**SHORT EXERCISE**
Reproduce only the lines that run from the line with "for node in" to the last line of the material, both ends included, exactly as they appear.

——————

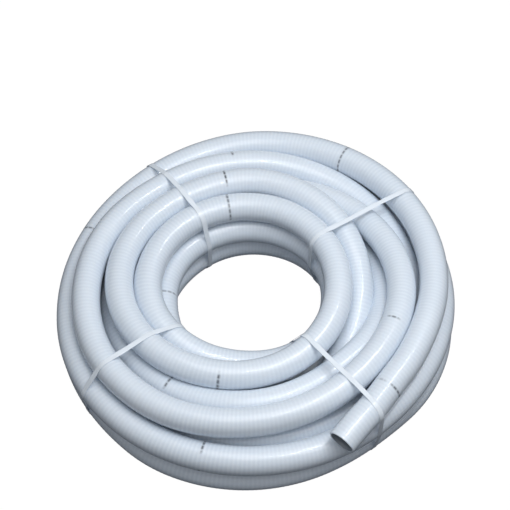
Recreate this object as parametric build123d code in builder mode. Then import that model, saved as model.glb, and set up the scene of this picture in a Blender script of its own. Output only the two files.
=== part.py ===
"""A pool vacuum hose wound into a flat coil and tied with four straps.

The hose is 50 mm flexible PVC with a rigid spiral inside its wall. About ten
turns lie in three layers round an open eye. The outer end leaves the top of the
coil beside a strap and lies over the turn below it, and it can be lifted there.
Origin: the coil's axis, on the floor. +Z is up and -Y is the front.
"""

import os
from math import cos, pi, radians, sin, tan

from build123d import *

# Hose
HOSE_OD = 50.0
HOSE_BORE = 43.0
HOSE_R = HOSE_OD / 2
SPIRAL_PITCH = 7.0
SPIRAL_WIRE = 2.2
SPIRAL_R = (HOSE_OD + HOSE_BORE) / 4
SPIRAL_INSET = 2.5

# Straps
STRAP_ANGLES = {
    "strap_rear_right": 35.0,
    "strap_rear_left": 125.0,
    "strap_front_left": 215.0,
    "strap_front_right": 310.5,
}
STRAP_WIDTH = 8.0
STRAP_THICK = 0.8
STRAP_CLEAR = 0.15
RING_CLEAR = 0.6
HELD_CLEAR = 1.8

# Coil: the centres of the turns in its three layers, as radii and heights
BOTTOM_Z = STRAP_THICK + STRAP_CLEAR + HOSE_R
MIDDLE_Z, TOP_Z = 72.0, 125.0
BOTTOM_ROW = (160.0, 215.0, 270.0, 325.0)
MIDDLE_INNER, MIDDLE_OUTER = 150.0, 312.0
TOP_ROW = (168.0, 218.0, 268.0)
OUTLINE = (
    (BOTTOM_ROW[0], BOTTOM_Z),
    (BOTTOM_ROW[-1], BOTTOM_Z),
    (MIDDLE_OUTER, MIDDLE_Z),
    (TOP_ROW[-1], TOP_Z),
    (TOP_ROW[0], TOP_Z),
    (MIDDLE_INNER, MIDDLE_Z),
)

# Last turn: a tilted ring that climbs out of the middle layer's outer edge
LAST_R = 313.0
LAST_Z = 104.0
LAST_RISE = 28.0
LAST_HIGH_ANGLE = -20.0
LEAVE_ANGLE = -38.0
LAST_ARC = 200.0

# Outer end: off the last turn, down past a strap, then a free stretch with a cut end
HELD_RUN_A = 48.0
HELD_RUN_B = 25.0
DROOP = 4.5
END_LENGTH = 80.0
END_GAP = 0.3

# The last turn's plane, and the route of the outer end
slope = LAST_RISE / LAST_R
high = radians(LAST_HIGH_ANGLE)
last_plane = Plane(
    origin=(0, 0, LAST_Z),
    x_dir=(cos(high), sin(high), slope),
    z_dir=(-slope * cos(high), -slope * sin(high), 1),
)
leave = radians(LEAVE_ANGLE - LAST_HIGH_ANGLE)
leave_point = last_plane.from_local_coords((LAST_R * cos(leave), LAST_R * sin(leave), 0))
ahead_point = last_plane.from_local_coords(
    (LAST_R * cos(leave) + sin(leave), LAST_R * sin(leave) - cos(leave), 0)
)
run_dir = (ahead_point - leave_point).normalized()
lift_axis_dir = run_dir.cross(Vector(0, 0, 1)).normalized()
end_dir = run_dir.rotate(Axis((0, 0, 0), lift_axis_dir), -DROOP)
droop_point = leave_point + run_dir * HELD_RUN_A
root_point = droop_point + end_dir * HELD_RUN_B
end_point = root_point + end_dir * END_LENGTH
droop_radius = 0.45 * HELD_RUN_B / tan(radians(DROOP / 2))
hinge_point = root_point + lift_axis_dir.cross(end_dir) * HOSE_R


def coil_outline():
    """The coil's section: a disc at each turn round the outside, filled between."""
    centres = list(OUTLINE)
    centres += [(radius, BOTTOM_Z) for radius in BOTTOM_ROW[1:-1]]
    centres += [(radius, TOP_Z) for radius in TOP_ROW[1:-1]]
    with BuildSketch(Plane.XZ) as outline:
        with BuildLine():
            Polyline(*OUTLINE, close=True)
        make_face()
        with Locations(*centres):
            Circle(HOSE_R)
    return outline.sketch


def last_turn_at(angle):
    """(radius, height, clearance) of the last turn in the upright plane at an angle."""
    normal = Vector(sin(radians(angle)), -cos(radians(angle)), 0)
    if angle > 270:
        along = -leave_point.dot(normal) / run_dir.dot(normal)
        place = leave_point + run_dir * along
        return place.X / cos(radians(angle)), place.Z, HELD_CLEAR
    rise = LAST_RISE * cos(radians(angle - LAST_HIGH_ANGLE))
    return LAST_R, LAST_Z + rise, RING_CLEAR


def strap_ring(angle):
    """A closed band round the coil's section at an angle, clear of every turn."""
    out_dir = (cos(radians(angle)), sin(radians(angle)), 0)
    side = (sin(radians(angle)), -cos(radians(angle)), 0)
    circles = [(radius, height, STRAP_CLEAR) for radius, height in OUTLINE]
    if not 180 < angle < 270:
        circles.append(last_turn_at(angle))
    with BuildPart() as ring:
        for growth, how in ((STRAP_THICK, Mode.ADD), (0, Mode.SUBTRACT)):
            with BuildSketch(Plane(origin=(0, 0, 0), x_dir=out_dir, z_dir=side)):
                with BuildLine():
                    for radius, height, clear in circles:
                        CenterArc((radius, height), HOSE_R + clear + growth, 0, 360)
                make_hull()
            extrude(amount=STRAP_WIDTH / 2, both=True, mode=how)
    return ring.part


os.makedirs("parts", exist_ok=True)

outline = coil_outline()

# The coil, with its last turn and the stretch that the front right strap holds
with BuildPart() as hose_coil:
    add(outline)
    revolve(axis=Axis.Z)
    with BuildSketch(Plane(origin=leave_point, z_dir=-run_dir)):
        Circle(HOSE_R)
    revolve(axis=Axis(last_plane.origin, last_plane.z_dir), revolution_arc=LAST_ARC)
    with BuildSketch(Plane(origin=leave_point, z_dir=run_dir)):
        Circle(HOSE_R)
    with BuildLine():
        FilletPolyline(leave_point, droop_point, root_point, radius=droop_radius)
    sweep()
hose_coil.part.label = "hose_coil"
export_step(hose_coil.part, "parts/hose_coil.step")

# The rigid spiral, buried in the wall of the free end
start_plane = Plane(origin=root_point + end_dir * END_GAP, z_dir=end_dir)
with BuildPart() as free_end_spiral:
    with BuildLine() as wire:
        Helix(
            SPIRAL_PITCH,
            END_LENGTH - END_GAP - 2 * SPIRAL_INSET,
            SPIRAL_R,
            center=start_plane.origin + end_dir * SPIRAL_INSET,
            direction=end_dir,
        )
    with BuildSketch(Plane(origin=wire.line @ 0, z_dir=wire.line % 0)):
        Circle(SPIRAL_WIRE / 2)
    sweep(is_frenet=True)
free_end_spiral.part.label = "free_end_spiral"
export_step(free_end_spiral.part, "parts/free_end_spiral.step")

# The flexible wall of the free end, with the spiral's channel inside it
with BuildPart() as free_end_wall:
    with BuildSketch(start_plane):
        Circle(HOSE_R)
        Circle(HOSE_BORE / 2, mode=Mode.SUBTRACT)
    extrude(amount=END_LENGTH - END_GAP)
    add(free_end_spiral.part, mode=Mode.SUBTRACT)
free_end_wall.part.label = "free_end_wall"
export_step(free_end_wall.part, "parts/free_end_wall.step")

# The straps
for name, angle in STRAP_ANGLES.items():
    strap = strap_ring(angle)
    strap.label = name
    export_step(strap, f"parts/{name}.step")

section = pi * HOSE_R**2 - pi * (HOSE_BORE / 2) ** 2
end_volume = free_end_wall.part.volume + free_end_spiral.part.volume
print("droop radius, mm:", round(droop_radius, 1))
print("end volume, mm3:", round(end_volume), "against", round(section * (END_LENGTH - END_GAP)))
for name, place in (("leave", leave_point), ("root", root_point), ("end", end_point)):
    print(name, "mm:", [round(value, 4) for value in place])
print("hinge, mm:", [round(value, 4) for value in hinge_point])
print("hinge axis:", [round(value, 9) for value in lift_axis_dir])
print("end direction:", [round(value, 9) for value in end_dir])
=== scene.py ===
"""A pool vacuum hose wound into a flat coil and tied with four straps.

Everything is in metres. The coil's axis is Z, the floor is z = 0 and the front
is -Y. The hose's route is a table of turns, which are then moved apart. Where
they are packed closely they still press into each other, by 6.4 mm at most.
"""

from math import cos, hypot, pi, radians, sin

import bpy
import numpy as np
from mathutils import Matrix, Vector


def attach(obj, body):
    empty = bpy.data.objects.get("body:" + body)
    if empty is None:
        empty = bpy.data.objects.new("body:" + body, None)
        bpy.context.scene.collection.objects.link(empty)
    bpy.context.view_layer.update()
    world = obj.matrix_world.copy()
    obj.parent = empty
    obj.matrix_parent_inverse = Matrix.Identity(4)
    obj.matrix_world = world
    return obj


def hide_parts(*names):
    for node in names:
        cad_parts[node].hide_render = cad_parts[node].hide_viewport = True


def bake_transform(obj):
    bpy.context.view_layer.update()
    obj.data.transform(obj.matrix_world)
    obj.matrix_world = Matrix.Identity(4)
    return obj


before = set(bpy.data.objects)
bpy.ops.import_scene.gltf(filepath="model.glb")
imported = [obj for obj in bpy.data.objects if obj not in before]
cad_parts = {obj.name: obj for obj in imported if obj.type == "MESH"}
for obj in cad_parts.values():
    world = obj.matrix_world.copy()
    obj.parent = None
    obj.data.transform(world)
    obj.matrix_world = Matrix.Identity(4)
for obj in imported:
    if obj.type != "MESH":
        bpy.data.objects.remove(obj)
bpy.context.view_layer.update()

# Hose
OD = 0.050
R = OD / 2
BORE_R = 0.0215
RIB_PITCH = 0.0070
RIB_HEIGHT = 0.00018
RINGS_PER_RIB = 4
AROUND = 28
CUT_EDGE = 0.0005
BORE_DEPTH = 0.20
BORE_STEP = 0.01
# Distance along the hose where its two meshes meet, a whole number of ribs
SEAM = 79 * RIB_PITCH
# Spacing of the points that say where each mesh runs
OUTER_PATH_STEP = 0.01
WOUND_PATH_STEP = 0.015

# Camera
CAMERA_ELEVATION = radians(55.7)
CAMERA_DISTANCE = 3.0
CAMERA_TARGET = Vector((0.0, 0.0, 0.060))
CAMERA_TURN_RIGHT = radians(0.1744)
CAMERA_TURN_UP = radians(1.680)
CAMERA_LENS = 120.565
SENSOR = 36.0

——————

**CORRECT RESULT**
    for node in names:
        cad_parts[node].hide_render = cad_parts[node].hide_viewport = True


def bake_transform(obj):
    bpy.context.view_layer.update()
    obj.data.transform(obj.matrix_world)
    obj.matrix_world = Matrix.Identity(4)
    return obj


before = set(bpy.data.objects)
bpy.ops.import_scene.gltf(filepath="model.glb")
imported = [obj for obj in bpy.data.objects if obj not in before]
cad_parts = {obj.name: obj for obj in imported if obj.type == "MESH"}
for obj in cad_parts.values():
    world = obj.matrix_world.copy()
    obj.parent = None
    obj.data.transform(world)
    obj.matrix_world = Matrix.Identity(4)
for obj in imported:
    if obj.type != "MESH":
        bpy.data.objects.remove(obj)
bpy.context.view_layer.update()

# Hose
OD = 0.050
R = OD / 2
BORE_R = 0.0215
RIB_PITCH = 0.0070
RIB_HEIGHT = 0.00018
RINGS_PER_RIB = 4
AROUND = 28
CUT_EDGE = 0.0005
BORE_DEPTH = 0.20
BORE_STEP = 0.01
# Distance along the hose where its two meshes meet, a whole number of ribs
SEAM = 79 * RIB_PITCH
# Spacing of the points that say where each mesh runs
OUTER_PATH_STEP = 0.01
WOUND_PATH_STEP = 0.015

# Camera
CAMERA_ELEVATION = radians(55.7)
CAMERA_DISTANCE = 3.0
CAMERA_TARGET = Vector((0.0, 0.0, 0.060))
CAMERA_TURN_RIGHT = radians(0.1744)
CAMERA_TURN_UP = radians(1.680)
CAMERA_LENS = 120.565
SENSOR = 36.0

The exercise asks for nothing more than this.